### WHAT THIS TASK INVOLVES
Write out each entry again. Keep every word exactly as it is.

### GIVEN DATA
──────────────────────────────
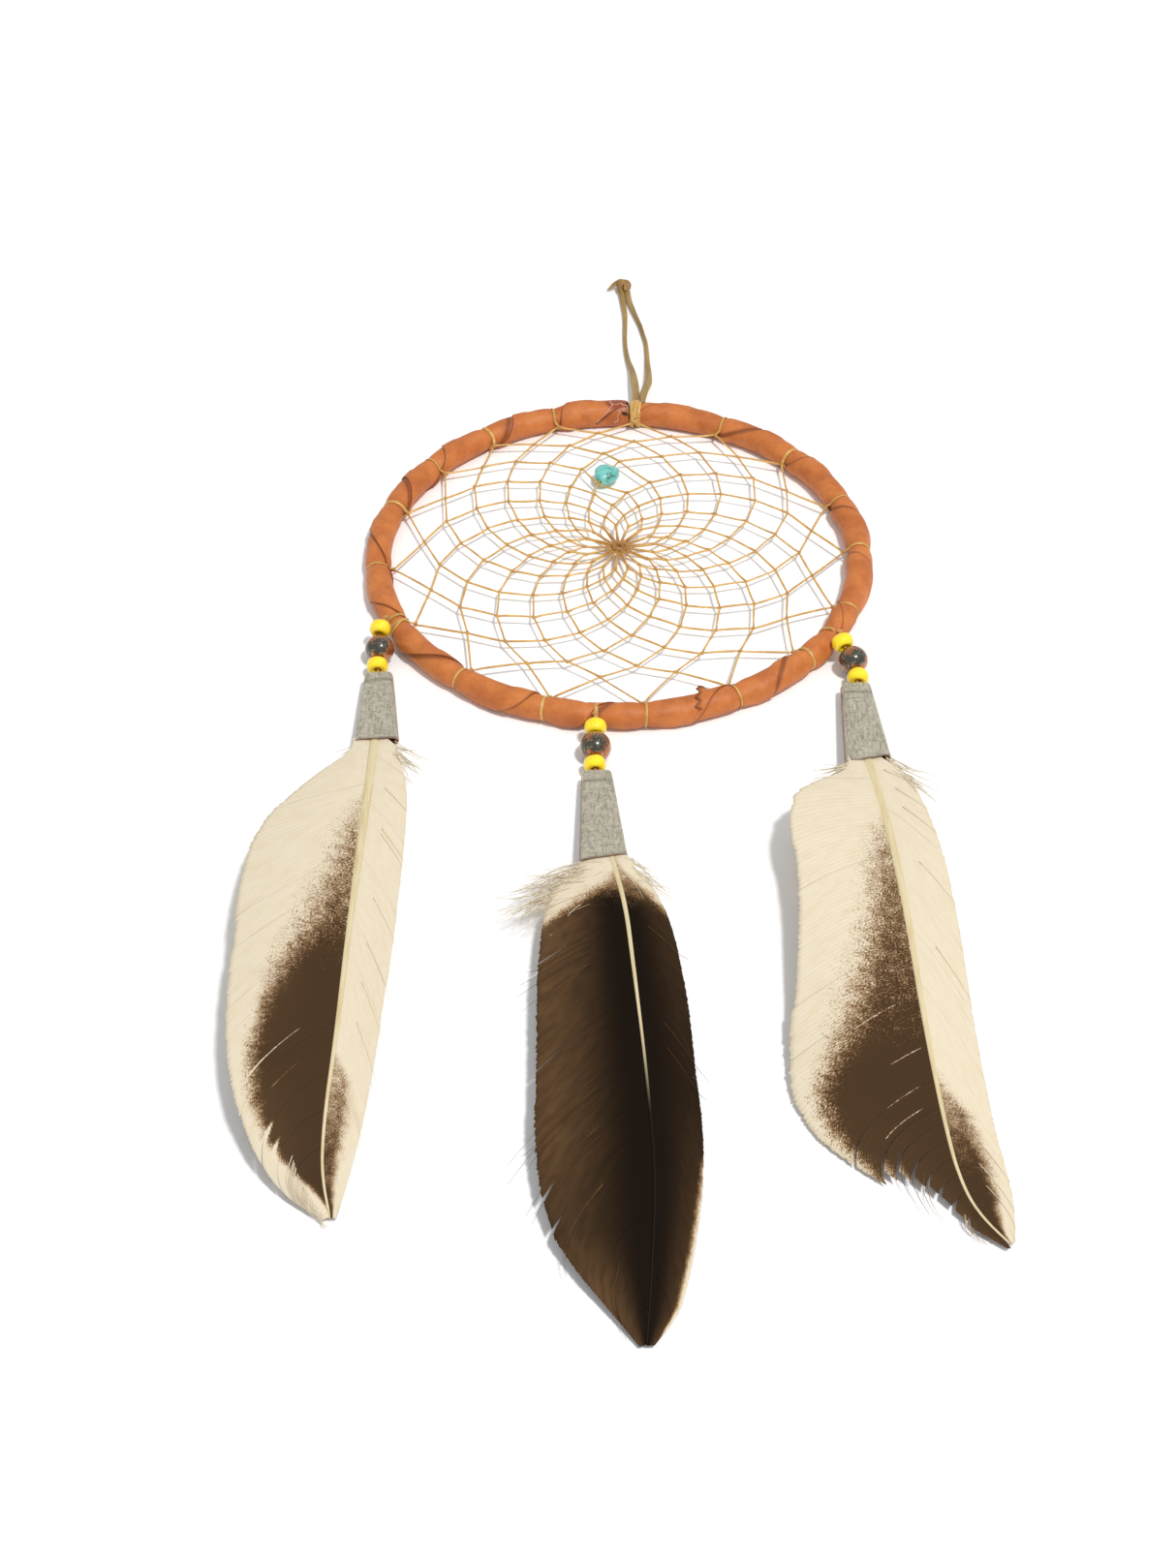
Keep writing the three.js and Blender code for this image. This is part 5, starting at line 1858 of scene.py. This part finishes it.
@dataclass
class Vane:
    """One side of a feather: barbs hooked into sheets, torn apart here and there."""

    pendant: Pendant
    side: Side
    marks: Marks
    down: Down
    lean: tuple  # (share of the length, degrees between barbs and quill)
    gaps: tuple = ()  # (root of the barbs in mm from the hoop's centre, breadth of the tear in mm, its start)
    wide_gap: float = 0.3  # greatest usual breadth of a tear at the edge, mm
    loose: int = 40  # barbs that stand out of the edge
    loose_roots: tuple[float, float] = (-300, 0)
    shoulder: float = 2.0  # how far down its full width starts, mm
    tucked: float = 6.0  # how far its first barbs start inside the sleeve, mm
    cut_short: tuple = ((-300, 1.0), (0, 1.0))  # (root of the barbs, share of their length that is left)
    spacing: float = 0.3  # mm between barbs
    columns: int = 24
    thickness: tuple[float, float] = (0.16, 0.06)  # at the quill and at the edge, mm

    def __post_init__(self) -> None:
        """Reads the vane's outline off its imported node."""
        self.node = f"{self.pendant.value}_feather_vane_{self.side.name.lower()}"
        low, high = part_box(self.node)
        self.tip, self.top = low[1] + 0.3 * MM, high[1] - 0.3 * MM
        self.levels = np.linspace(self.tip, self.top, 150)
        first, last = ends_at(self.node, self.levels)
        spine, edge = (last, first) if self.side is Side.LEFT else (first, last)
        quill = f"{self.pendant.value}_feather_quill"
        quill_low, quill_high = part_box(quill)
        within = np.clip(self.levels, quill_low[1] + 0.4 * MM, quill_high[1] - 0.4 * MM)
        spine = sum(ends_at(quill, within)) / 2
        shoulder = self.levels > self.top - self.shoulder * MM
        widest = np.argmax(np.abs(edge[shoulder, 0] - spine[shoulder, 0]))
        edge[len(edge) - shoulder.sum() + widest:] = edge[shoulder][widest]
        self.spine, self.edge = evened(spine), evened(edge, 3)
        self.random = np.random.default_rng(11 + len(self.node) * 3 + self.side.value)

    def spine_at(self, y: Any) -> np.ndarray:
        """Points where the barbs leave the quill, for places along Y."""
        return np.stack([np.interp(y, self.levels, self.spine[:, i]) for i in range(3)], -1)

    def edge_at(self, y: Any) -> np.ndarray:
        """Points on the vane's outer edge, for places along Y."""
        return np.stack([np.interp(y, self.levels, self.edge[:, i]) for i in range(3)], -1)

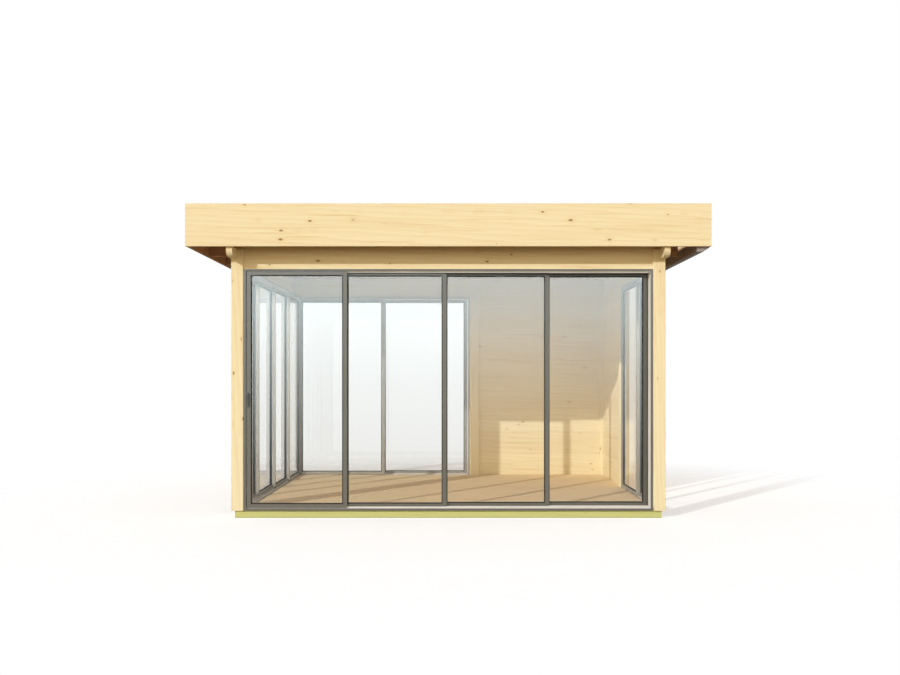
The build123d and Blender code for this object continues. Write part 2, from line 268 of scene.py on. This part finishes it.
──────────────────────────────
### PROBLEM SOLUTION
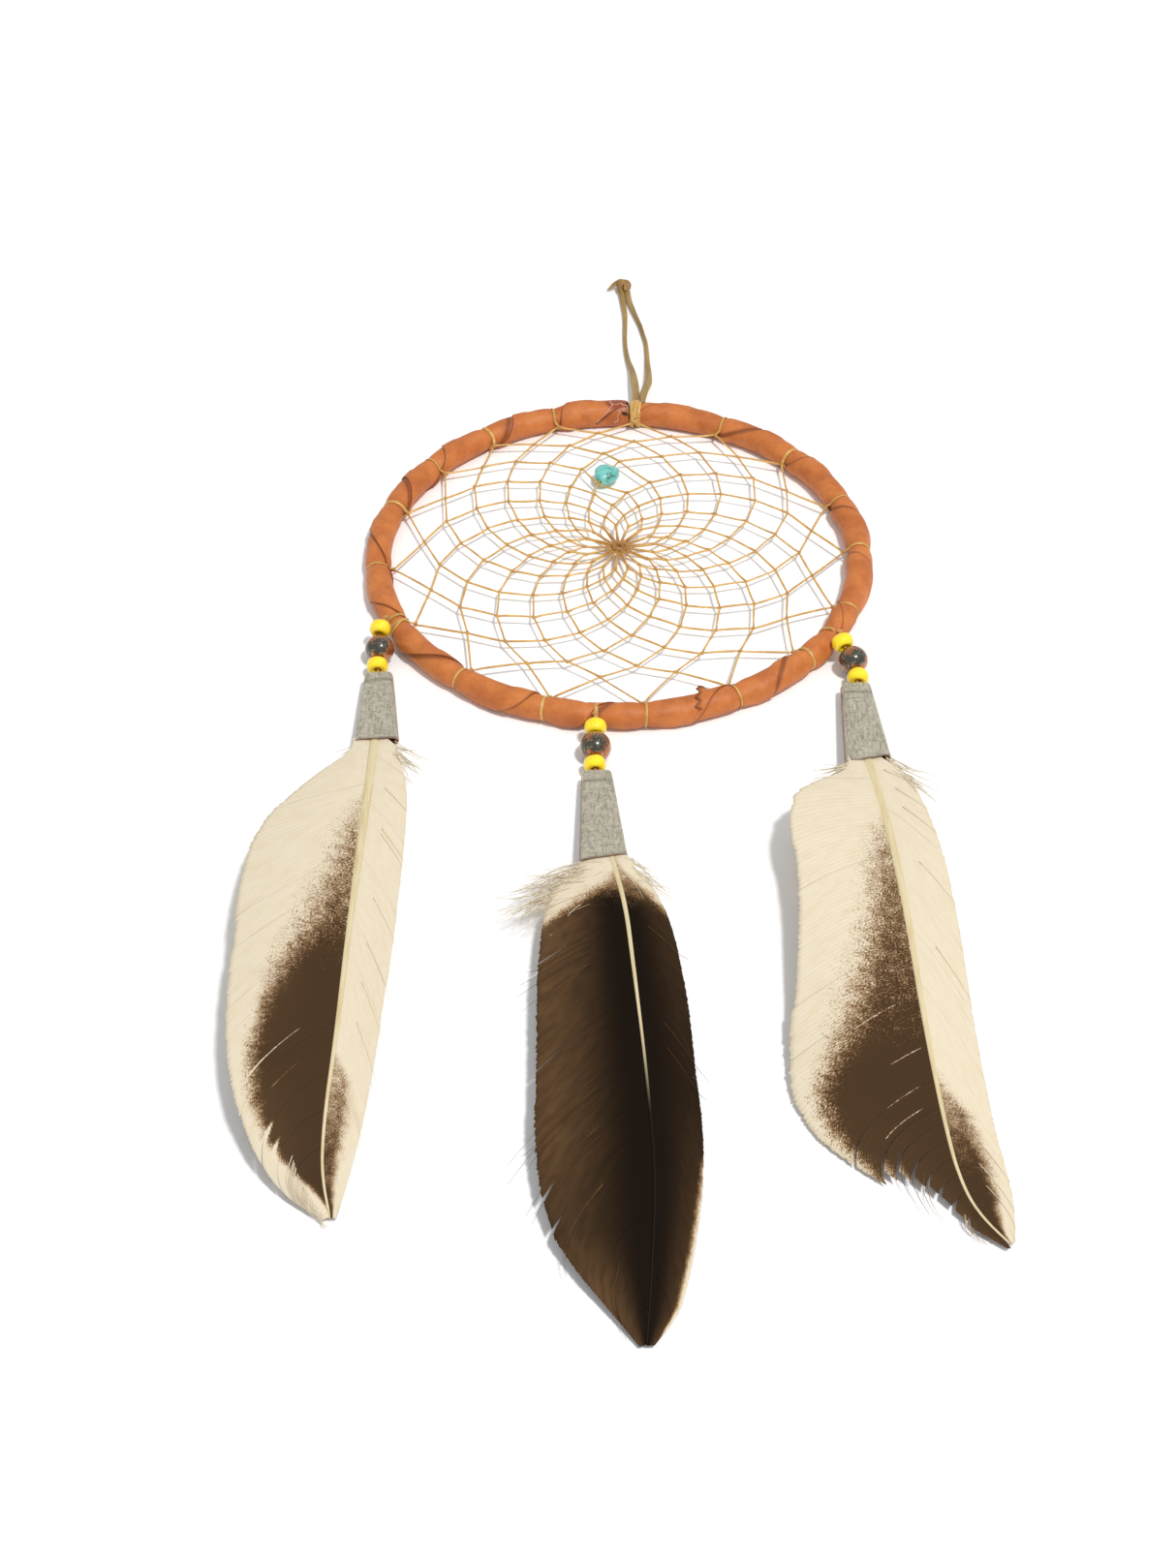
Keep writing the three.js and Blender code for this image. This is part 5, starting at line 1858 of scene.py. This part finishes it.
@dataclass
class Vane:
    """One side of a feather: barbs hooked into sheets, torn apart here and there."""

    pendant: Pendant
    side: Side
    marks: Marks
    down: Down
    lean: tuple  # (share of the length, degrees between barbs and quill)
    gaps: tuple = ()  # (root of the barbs in mm from the hoop's centre, breadth of the tear in mm, its start)
    wide_gap: float = 0.3  # greatest usual breadth of a tear at the edge, mm
    loose: int = 40  # barbs that stand out of the edge
    loose_roots: tuple[float, float] = (-300, 0)
    shoulder: float = 2.0  # how far down its full width starts, mm
    tucked: float = 6.0  # how far its first barbs start inside the sleeve, mm
    cut_short: tuple = ((-300, 1.0), (0, 1.0))  # (root of the barbs, share of their length that is left)
    spacing: float = 0.3  # mm between barbs
    columns: int = 24
    thickness: tuple[float, float] = (0.16, 0.06)  # at the quill and at the edge, mm

    def __post_init__(self) -> None:
        """Reads the vane's outline off its imported node."""
        self.node = f"{self.pendant.value}_feather_vane_{self.side.name.lower()}"
        low, high = part_box(self.node)
        self.tip, self.top = low[1] + 0.3 * MM, high[1] - 0.3 * MM
        self.levels = np.linspace(self.tip, self.top, 150)
        first, last = ends_at(self.node, self.levels)
        spine, edge = (last, first) if self.side is Side.LEFT else (first, last)
        quill = f"{self.pendant.value}_feather_quill"
        quill_low, quill_high = part_box(quill)
        within = np.clip(self.levels, quill_low[1] + 0.4 * MM, quill_high[1] - 0.4 * MM)
        spine = sum(ends_at(quill, within)) / 2
        shoulder = self.levels > self.top - self.shoulder * MM
        widest = np.argmax(np.abs(edge[shoulder, 0] - spine[shoulder, 0]))
        edge[len(edge) - shoulder.sum() + widest:] = edge[shoulder][widest]
        self.spine, self.edge = evened(spine), evened(edge, 3)
        self.random = np.random.default_rng(11 + len(self.node) * 3 + self.side.value)

    def spine_at(self, y: Any) -> np.ndarray:
        """Points where the barbs leave the quill, for places along Y."""
        return np.stack([np.interp(y, self.levels, self.spine[:, i]) for i in range(3)], -1)

    def edge_at(self, y: Any) -> np.ndarray:
        """Points on the vane's outer edge, for places along Y."""
        return np.stack([np.interp(y, self.levels, self.edge[:, i]) for i in range(3)], -1)

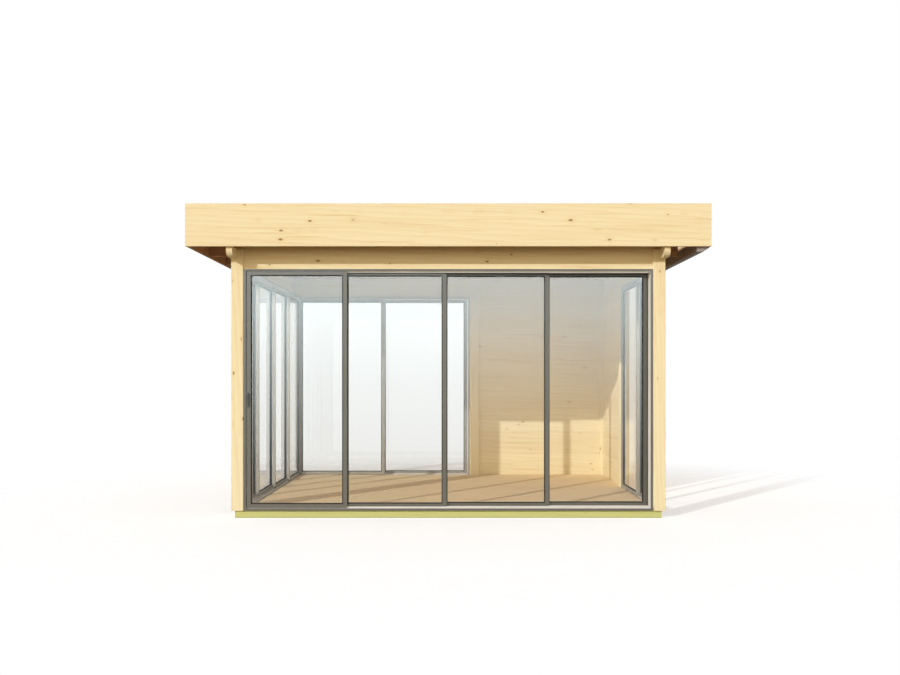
The build123d and Blender code for this object continues. Write part 2, from line 268 of scene.py on. This part finishes it.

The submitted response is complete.